Control Salmonella in your food processing facility
Salmonella, what’s that exactly?
Salmonellosis is a very common foodborne infection caused by Salmonella type bacteria.
Salmonellosis is usually caused by consumption of food from infected animals that is eaten raw or undercooked.
Salmonellosis is a benign disease and cures without treatment. However, one should drink plenty of water. Some frail and weakened individuals may experience serious complications, such as septicaemia or meningitis, though.
These infections are more common in summer, during the period of parties and barbecues, when foods are left at room temperature for a long time.
Common sources in the food industry
Salmonella is a pathogen that is prevalent in the gut of many animals such as poultry, pigs, cattle, and pets, as well as in insects and people. Salmonella can get into soil, water and food from the faeces of animals or people. The bacteria can easily be introduced into and spread throughout food production facilities via raw ingredients, dirty packaging, equipment and workers’ hands and clothing.
Once introduced into a food production environment, Salmonella thrives in moist, warm environments such as drains, floors and processing equipment.
How control Salmonella? 5 steps:
1. Prevent Salmonella entering the processing facility
• Ensure that only clean and disinfected equipment, tools and utensils are brought into the processing area.
• Test your incoming raw materials and segregate ingredients that pose a risk for Salmonella contamination.
• Implement proper pest control measures.
• Employees must be free of Salmonella infections, be trained to understand the potential sources of contamination, and use the hygienic practices and procedures needed to prevent the spread of Salmonella in the facility.
2. Undertake proper cleaning and disinfection procedures
Cleaning can be divided into wet cleaning (for meat, vegetables and dairy products) and dry cleaning (for low-moisture foods).
In the wet cleaning procedure, detergents and disinfectants can be used.
When performing dry cleaning, you will need to avoid using water, and disinfectants must evaporate quickly. If needed, a controlled wet cleaning with minimal use of water can be performed. Be sure to dry equipment after controlled wet cleaning, as any remaining moisture could increase the risk of microbial growth and cross-contamination.
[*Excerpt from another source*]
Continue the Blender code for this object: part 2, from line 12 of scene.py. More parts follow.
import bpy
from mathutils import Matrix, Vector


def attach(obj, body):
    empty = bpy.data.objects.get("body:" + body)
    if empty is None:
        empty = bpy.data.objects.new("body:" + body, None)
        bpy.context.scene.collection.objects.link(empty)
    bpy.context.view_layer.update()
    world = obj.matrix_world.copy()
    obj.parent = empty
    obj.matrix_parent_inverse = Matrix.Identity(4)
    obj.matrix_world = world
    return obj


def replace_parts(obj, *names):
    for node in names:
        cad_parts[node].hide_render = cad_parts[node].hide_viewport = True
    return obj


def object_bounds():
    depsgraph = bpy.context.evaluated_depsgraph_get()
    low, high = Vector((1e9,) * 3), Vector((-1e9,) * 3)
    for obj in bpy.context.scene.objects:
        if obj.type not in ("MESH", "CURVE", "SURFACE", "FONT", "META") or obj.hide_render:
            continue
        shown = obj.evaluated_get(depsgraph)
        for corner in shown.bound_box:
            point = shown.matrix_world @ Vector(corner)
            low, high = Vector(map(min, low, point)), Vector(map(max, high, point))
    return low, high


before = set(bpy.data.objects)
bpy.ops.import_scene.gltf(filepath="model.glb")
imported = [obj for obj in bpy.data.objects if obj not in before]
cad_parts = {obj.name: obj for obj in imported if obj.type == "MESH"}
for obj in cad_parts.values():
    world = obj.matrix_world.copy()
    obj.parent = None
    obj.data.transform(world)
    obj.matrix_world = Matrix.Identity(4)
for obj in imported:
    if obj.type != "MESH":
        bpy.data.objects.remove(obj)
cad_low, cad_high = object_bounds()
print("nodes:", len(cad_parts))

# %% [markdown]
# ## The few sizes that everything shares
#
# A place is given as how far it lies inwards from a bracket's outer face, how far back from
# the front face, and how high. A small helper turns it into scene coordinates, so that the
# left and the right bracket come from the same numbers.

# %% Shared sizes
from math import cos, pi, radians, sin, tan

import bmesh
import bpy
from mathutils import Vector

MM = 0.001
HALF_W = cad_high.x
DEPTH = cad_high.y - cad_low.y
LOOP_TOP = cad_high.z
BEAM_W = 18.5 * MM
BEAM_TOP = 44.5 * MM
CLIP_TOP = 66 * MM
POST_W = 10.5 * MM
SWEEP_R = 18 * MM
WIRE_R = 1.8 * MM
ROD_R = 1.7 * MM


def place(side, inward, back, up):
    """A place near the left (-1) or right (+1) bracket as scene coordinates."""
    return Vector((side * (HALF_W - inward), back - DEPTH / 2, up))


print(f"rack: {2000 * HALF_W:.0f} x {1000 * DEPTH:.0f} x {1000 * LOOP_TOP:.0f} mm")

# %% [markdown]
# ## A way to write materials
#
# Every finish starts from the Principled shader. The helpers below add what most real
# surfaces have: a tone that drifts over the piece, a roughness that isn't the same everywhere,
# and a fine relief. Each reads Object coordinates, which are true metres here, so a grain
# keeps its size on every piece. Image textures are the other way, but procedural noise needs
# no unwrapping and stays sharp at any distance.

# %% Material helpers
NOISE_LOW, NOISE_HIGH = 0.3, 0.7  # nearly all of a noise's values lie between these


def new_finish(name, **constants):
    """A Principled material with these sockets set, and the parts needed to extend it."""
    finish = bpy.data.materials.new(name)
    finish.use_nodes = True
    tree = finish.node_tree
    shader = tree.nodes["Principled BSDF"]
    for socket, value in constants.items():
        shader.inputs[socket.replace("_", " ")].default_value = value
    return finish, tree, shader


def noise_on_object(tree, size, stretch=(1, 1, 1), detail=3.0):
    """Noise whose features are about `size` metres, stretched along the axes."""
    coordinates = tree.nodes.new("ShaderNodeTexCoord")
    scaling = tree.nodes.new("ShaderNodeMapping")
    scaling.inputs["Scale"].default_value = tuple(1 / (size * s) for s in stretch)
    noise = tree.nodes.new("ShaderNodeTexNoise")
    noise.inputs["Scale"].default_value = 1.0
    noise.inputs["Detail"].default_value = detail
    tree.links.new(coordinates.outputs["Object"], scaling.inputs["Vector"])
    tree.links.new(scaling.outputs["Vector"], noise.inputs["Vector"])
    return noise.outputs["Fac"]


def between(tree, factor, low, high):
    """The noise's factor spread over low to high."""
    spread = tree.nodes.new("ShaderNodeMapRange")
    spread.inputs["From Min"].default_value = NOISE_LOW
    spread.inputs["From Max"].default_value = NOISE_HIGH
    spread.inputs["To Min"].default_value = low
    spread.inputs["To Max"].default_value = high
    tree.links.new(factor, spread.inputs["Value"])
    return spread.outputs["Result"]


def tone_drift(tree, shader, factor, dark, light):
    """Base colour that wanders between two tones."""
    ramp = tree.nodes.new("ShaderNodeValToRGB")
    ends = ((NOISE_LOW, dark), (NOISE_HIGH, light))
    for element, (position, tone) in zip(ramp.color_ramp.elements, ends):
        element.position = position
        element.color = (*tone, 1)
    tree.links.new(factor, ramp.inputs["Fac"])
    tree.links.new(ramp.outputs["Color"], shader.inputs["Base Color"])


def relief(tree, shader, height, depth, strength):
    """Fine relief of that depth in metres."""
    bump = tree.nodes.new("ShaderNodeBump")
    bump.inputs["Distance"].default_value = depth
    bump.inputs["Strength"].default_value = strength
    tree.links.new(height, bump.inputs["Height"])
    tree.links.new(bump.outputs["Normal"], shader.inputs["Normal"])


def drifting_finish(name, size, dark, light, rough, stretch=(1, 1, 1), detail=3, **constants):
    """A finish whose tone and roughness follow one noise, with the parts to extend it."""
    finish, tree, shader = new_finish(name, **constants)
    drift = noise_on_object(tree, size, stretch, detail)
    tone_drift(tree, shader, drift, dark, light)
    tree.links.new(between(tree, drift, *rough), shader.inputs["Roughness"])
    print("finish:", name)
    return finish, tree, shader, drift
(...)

3. Implement Salmonella contamination prevention procedures
• Choose the correct cleaning methods to avoid spread of contamination.
• Divide production into zones for raw and processed food handling.
• Use dedicated and colour-coded cleaning equipment and food handling tools.
Colour-coded cleaning equipment and food handling tools give you visual assurance that only equipment colour-coded for use in a given zone is used. This makes it easier to avoid Salmonella cross-contamination via equipment and tools between, for example, raw and processed zones.
• If you store your cleaning tools on colour-coded wall brackets or shadow boards, it is easier to ensure that the tools remain segregated by colour during storage. Correct storage facilitates allow for faster drying of cleaning tools and reduces the risk for Salmonella cross-contamination among tools
4. Use equipment of good hygienic design
Choose cleaning equipment and tools of appropriate hygienic design to facilitate easy cleaning and prevent microbial growth. Hygienic design features include smooth surfaces, one-piece construction, easy dismantling and a lack of crevices and coatings.
5. Monitor Salmonella in the environment
Develop a program for routinely sampling your production environments for Salmonella. An environmental monitoring program (EMP) will assess the effectiveness of your overall hygienic practices, monitor the environment for transient pathogens and help mitigate potential harbourage and growth niches.
Be sure to include cleaning equipment in your environmental monitoring program.